The results are shown in the following visual, which depicts each nearby unit as a singular dot.
As you can see, some of these nearby units are considered too far away, geographically, to be truly comparable (these units are the ‘red circles’).
For the next set of more proximal units, our model removes units for which the base price and the expected occupancy do not align (these units are the ‘blue squares’). However, when both distance and similarity are a ‘match’, our model includes this unit in a default ‘comparable set’ (yellow circles, clustered at the center).
Pretty cool! But… ready to dive in even deeper?
Let us further our comp set analysis by examining the distribution of the two key metrics, base price and occupancy, for the identified comparable units. As we can see on the first chart, our Base Price graph shows where, amongst a comp set, this unit’s Base Price falls. In the second chart, we can see that the distribution around occupancy is actually considerably broader, though still similar, to our sample unit.
And, while some units show a larger deviation in one of these metrics (e.g. base price), these units, in turn, are more similar in the other metric (e.g. occupancy).
The third chart below offers one more vantage point to see how our Comp Set model works.

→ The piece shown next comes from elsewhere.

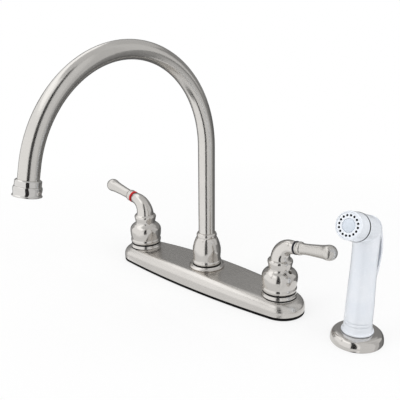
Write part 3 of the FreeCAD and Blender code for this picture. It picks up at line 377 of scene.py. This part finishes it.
def eased(line, radius, closed=False):
    """A profile with its sharp corners rounded. A corner that turns more than 20 degrees is cut back on both
    sides and filled with the curve (1-t)^2 before + 2t(1-t) corner + t^2 after."""
    line = np.asarray(line, float)
    full = np.concatenate([line[-1:], line, line[:1]]) if closed else line
    into, out = full[1:-1] - full[:-2], full[2:] - full[1:-1]
    before, after = np.linalg.norm(into, axis=1)[:, None], np.linalg.norm(out, axis=1)[:, None]
    straightness = np.sum(into * out, axis=1) / (before * after).ravel()
    cut = np.minimum(radius, 0.45 * np.minimum(before, after))
    cut = np.where((straightness < cos(radians(20)))[:, None], cut, 0.0)
    corner = full[1:-1]
    start, end = corner - into / before * cut, corner + out / after * cut
    t = np.linspace(0, 1, 4)[None, :, None]
    rounded = ((1 - t) ** 2 * start[:, None] + 2 * t * (1 - t) * corner[:, None] + t ** 2 * end[:, None])
    rounded = rounded.reshape(-1, 2)
    first, last = (rounded[:0], rounded[:1]) if closed else (full[:1], full[-1:])
    rounded = np.concatenate([first, rounded, last])
    moved = np.linalg.norm(np.diff(rounded, axis=0), axis=1) > 1e-5
    return rounded[np.r_[True, moved]]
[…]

In short, when we examine the distance metric, you can see that while our comparable set model clearly favors units that are close by, it also considers some units farther away, if they show very similar performance metrics.
In total, Wheelhouse’s Comp Set model analyzes and identifies both a broad and narrow set of comparable units. Over the years, our data has illustrated that it is best to price against a larger set of ‘potential comparable units’, as opposed to a smaller set of ‘certain comparable units’.
Additionally, due to this approach, we can show customers a broader set of ‘potential comparable units’, which can be useful in providing a broader range of insights when either (a) comparing performance metrics or (b) deciding on a pricing strategy.